Den Computer hat sie immer dabei. Ihre emotionalen Heimstätten sind über die ganze Welt verteilt. Es sind fünf. Ein Haus in Indien. Das Haus ihres Ex-Stiefvaters in den Staaten. Das Haus ihrer Mutter in Ghana. Ihre eigene Wohnung in Rom. Und die Wohnung, die sie gemeinsam mit ihrem Ehemann in New York bewohnt.
"Und sechstens und vielleicht am wichtigsten: wo immer meine Zwillingsschwester ist. Immer dann, wenn meine Zwillingsschwester und ich zusammen sind, wo immer das sein mag, fühle ich mich zu Hause."

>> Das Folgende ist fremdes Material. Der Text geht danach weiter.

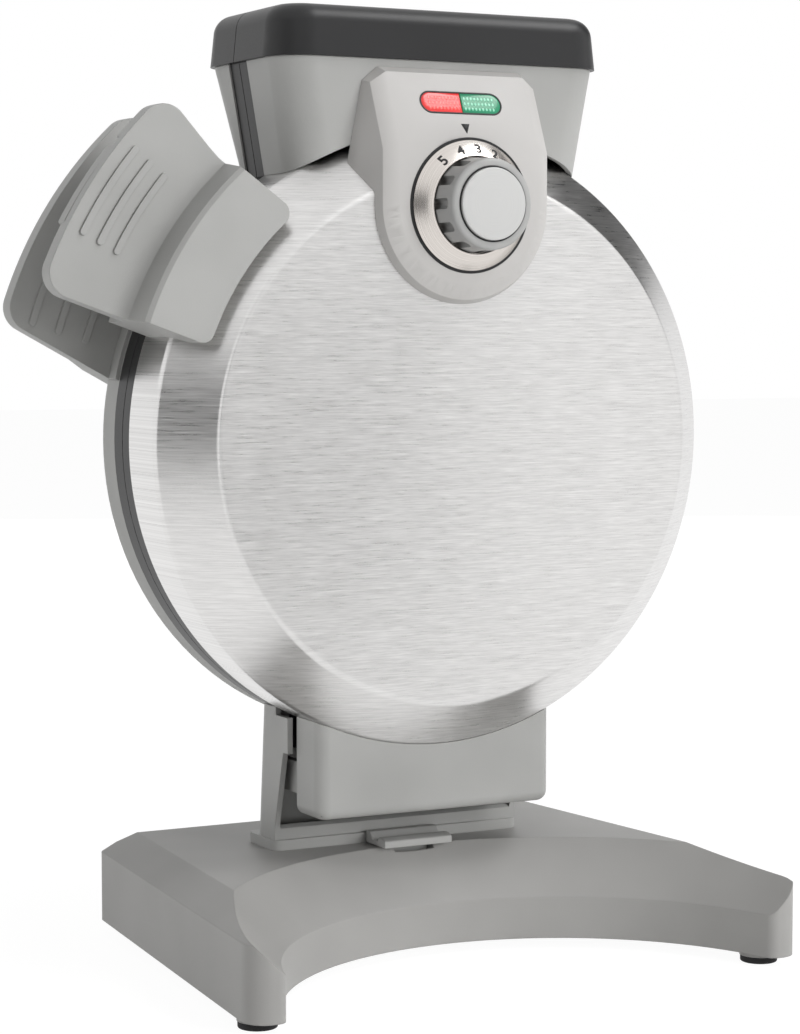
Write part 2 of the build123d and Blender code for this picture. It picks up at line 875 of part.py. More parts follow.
def make_neck_screws():
    """Screws from inside the rear housing down into the neck."""
    pieces = []
    for side in (-1, 1):
        seat = neck_top_height(neck_screw_x) + neck_screw_seat
        pieces.append(Pos(side * neck_screw_x, neck_screw_y, seat) * Rot(180, 0, 0) * screw(3 * plastic_wall))
    return Compound(children=pieces)


# Base


def base_outline():
    """Plan of the base with a straight front between the legs."""
    half = [
        (base_outer_half_width, base_front),
        (base_outer_half_width, base_leg_side_end),
        (base_back_half_width, base_back),
    ]
    points = half + [(-x, y) for x, y in reversed(half)]
    outline = make_face(Polyline(*points, close=True))
    outline = fillet(outline.vertices().group_by(Axis.Y)[-1], base_corner_radius)
    return fillet(outline.vertices().group_by(Axis.Y)[0], leg_corner_radius)


def base_form(inset):
    """Solid form of the base, shrunk by an inset, with the arch and its slope taken out."""
    outline = offset(base_outline(), -inset) if inset else base_outline()
    side_height = base_side_height - inset
    top_height = base_top_height - inset
    taper = 90 - degrees_of(base_top_height - base_side_height, base_bevel_run)
    lower = Pos(0, 0, base_bottom_height) * extrude(outline, side_height - base_bottom_height)
    upper = Pos(0, 0, side_height) * extrude(outline, top_height - side_height, taper=taper)
    rise = base_top_height - arch_lip_height
    nest = Pos(0, arch_centre, 0) * turned(
        [
            (0, -1),
            (arch_radius + inset, -1),
            (arch_radius + inset, arch_lip_height - inset),
            (arch_radius + inset + 2 * arch_slope_run, arch_lip_height - inset + 2 * rise),
            (0, arch_lip_height - inset + 2 * rise),
        ]
    )
    form = lower + upper - nest
    tips = [
        e
        for e in form.edges().filter_by(Axis.Z)
        if abs(e.center().Y - base_front - inset) < seat_clearance
        and abs(e.center().X) < arch_radius + inset
    ]
    return fillet(tips, max(leg_tip_radius - inset, seat_clearance))


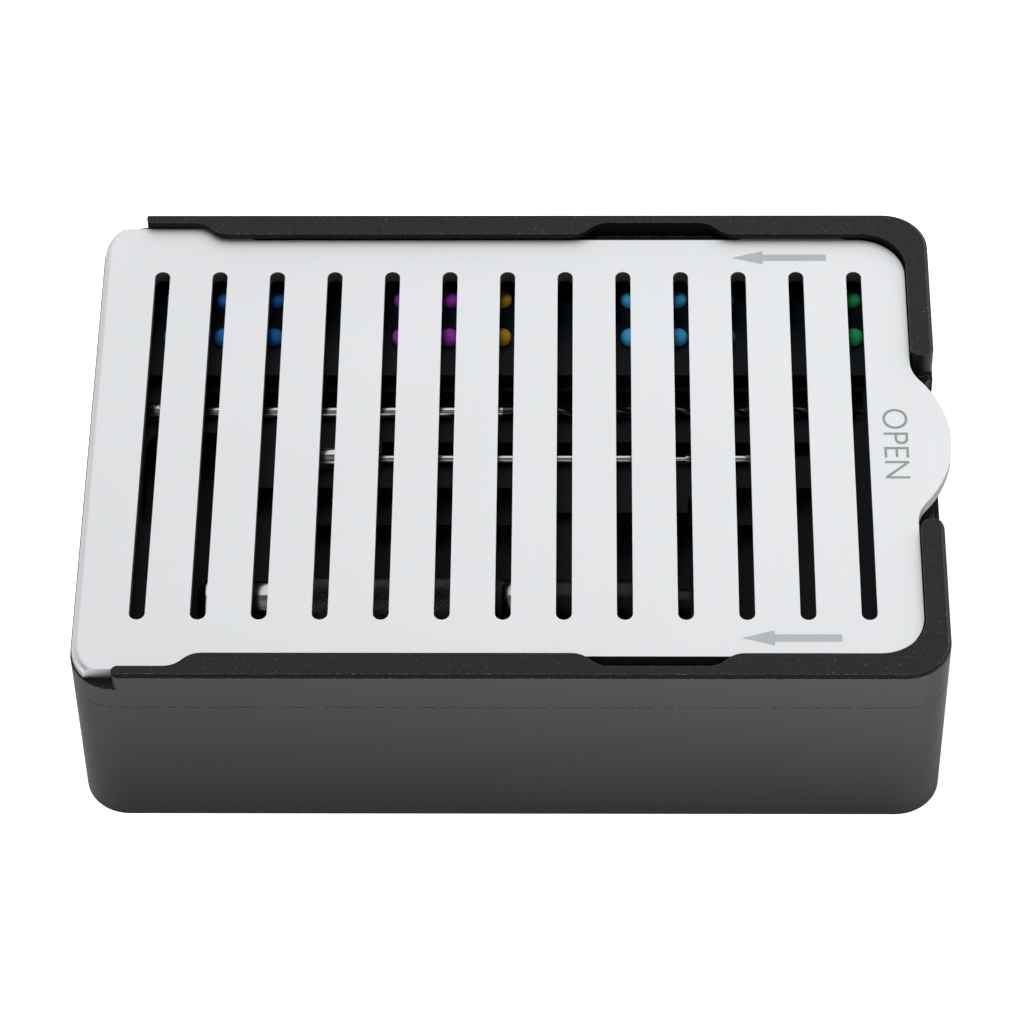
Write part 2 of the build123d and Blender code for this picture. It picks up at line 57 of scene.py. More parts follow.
# Camera, solved from the outline, the slots and the corner arcs of the photograph
view = {
    "place": (12.83 * mm, -520.22 * mm, 663.17 * mm),
    "down": 51.084,  # degrees below level
    "turn": 1.444,  # degrees to the left
    "roll": 1.098,  # degrees
    "lens": 162.3,  # mm
    "sensor": 36.0,  # mm
}
camera = bpy.data.objects.new("camera", bpy.data.cameras.new("camera"))
camera.data.lens = view["lens"]
camera.data.sensor_width = view["sensor"]
camera.data.clip_start = 0.01
camera.matrix_world = (
    Matrix.Translation(view["place"])
    @ Matrix.Rotation(math.radians(view["turn"]), 4, "Z")
    @ Matrix.Rotation(math.radians(90 - view["down"]), 4, "X")
    @ Matrix.Rotation(math.radians(-view["roll"]), 4, "Z")
)
scene.collection.objects.link(camera)
scene.camera = camera
print("camera placed")


# One function adds a node with its settings, links and values to a material or to the world
def addNode(material, kind, settings=None, links=None, values=None):
    node = material.node_tree.nodes.new(kind)
    for name, value in (settings or {}).items():
        setattr(node, name, value)
    for socket, value in (values or {}).items():
        node.inputs[socket].default_value = value
    for socket, source in (links or {}).items():
        material.node_tree.links.new(source, node.inputs[socket])
    return node


def newMaterial(name):
    material = bpy.data.materials.new(name)
    material.use_nodes = True
    material.node_tree.nodes.clear()
    return material


def finishMaterial(material, surface):
    addNode(material, "ShaderNodeOutputMaterial", links={"Surface": surface.outputs[0]})
    return material


def setStops(node, stops):  # fills a colour ramp with (place, brightness) pairs
    ramp = node.color_ramp
    while len(ramp.elements) < len(stops):
        ramp.elements.new(1.0)
    for element, (place, value) in zip(ramp.elements, stops):
        element.position = place
        element.color = (value, value, value, 1.0)


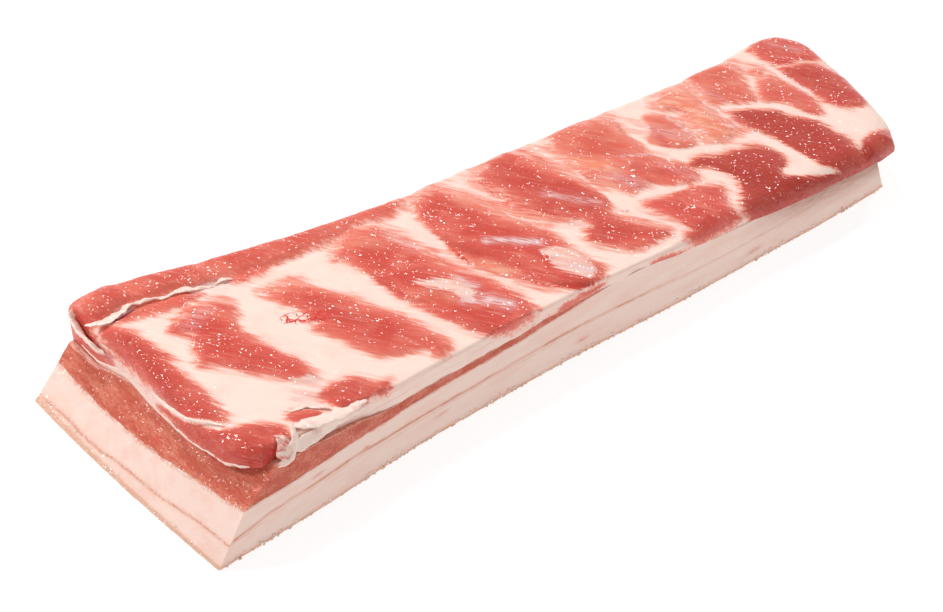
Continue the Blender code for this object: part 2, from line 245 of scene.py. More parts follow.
# Outlines of cream patches that lie on the lean, ragged along the fibres.
CREAM_PATCHES = (
    ((165, 60), (172, 56), (178, 53), (184, 48), (185, 42), (184, 36), (178, 31), (176, 36), (175, 42),
     (171, 48), (166, 54)),
    ((231, 40), (236, 39), (241, 36), (245, 30), (245, 24), (245, 17), (243, 11), (238, 8), (234, 14),
     (230, 21), (229, 27), (231, 34)),
    ((253, 50), (262, 47), (266, 39), (258, 43)),
    ((343, 101), (351, 96), (348, 86), (340, 78), (337, 84), (339, 92)),
    ((68, 36), (80, 35), (84, 27), (76, 22), (66, 24)),
)
# Pale, bluish membrane over lean: the same as strokes, with its strength last.
VEIL_STROKES = (
    (184, 46, 187, 38, 2.5, 0.9), (176, 33, 184, 26, 3.6, 1.0), (184, 30, 191, 17, 3.6, 1.0),
    (214, 63, 226, 55, 2.4, 1.1), (226, 54, 235, 46, 2.8, 1.2), (237, 22, 241, 12, 2.6, 0.9),
    (264, 75, 281, 52, 3.0, 0.6), (304, 64, 310, 48, 5.0, 0.45), (319, 75, 333, 67, 1.0, 0.8),
    (348, 85, 360, 68, 5.0, 0.4), (364, 70, 364, 88, 1.3, 0.8), (68, 24, 82, 32, 4.5, 0.4),
    (390, 58, 390, 85, 1.6, 0.5), (332, 58, 338, 38, 3.0, 0.25), (73, 120, 88, 117, 4.0, 0.6),
    (462, 104, 472, 92, 4.0, 0.35), (445, 55, 445, 90, 1.8, 0.6), (16, 60, 13, 118, 2.0, 0.5),
    (176, 98, 182, 80, 3.5, 0.4), (396, 100, 400, 84, 3.0, 0.35), (55, 100, 68, 104, 5.0, 0.35),
)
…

Sehen sich die beiden nicht, schreiben sie sich SMS. Jeden Tag 11:02 Uhr oder 23:02 Ortszeit. Der Geburtstag der beiden ist der 02. November – 11/2 in angelsächsischer Schreibweise. An diesem Tag wird die SMS aus Berlin kommen. Das Internationale Literaturfestival Berlin hat Selasi als Rednerin eingeladen.
"Was mich an der Bezeichnung 'afrikanische Literatur' besonders ärgert, ist, dass sie suggeriert, die afrikanische Erfahrung stehe außerhalb der Welt des Universellen. Wenn wir afrikanische Charaktere und afrikanische Geschichten aufnehmen würden in das 'allgemein Menschliche', gäbe es nicht mehr viel, woran wir uns festklammern könnten, um das Fremde zu definieren, das angeblich die afrikanische Literatur ausmacht."
So wenig Selasi davon hält, Menschen nach Hautfarbe zu sortieren, so wenig hält sie davon Literatur geografisch zu verorten. Es gibt keine afrikanische Literatur, keine asiatische und keine nordamerikanische. Aber was gibt es dann?
"Gute Literatur und schlechte. Liebesgeschichten, Kriegsgeschichten. Romane über Städte. Den Bildungsroman. Familiendramen."
Und überhaupt: Afrikanisch. Immer wieder wird sie mit dem Satz konfrontiert: Du wirkst gar nicht afrikanisch. Und du wirkst nicht besonders intelligent, antwortet sie dann.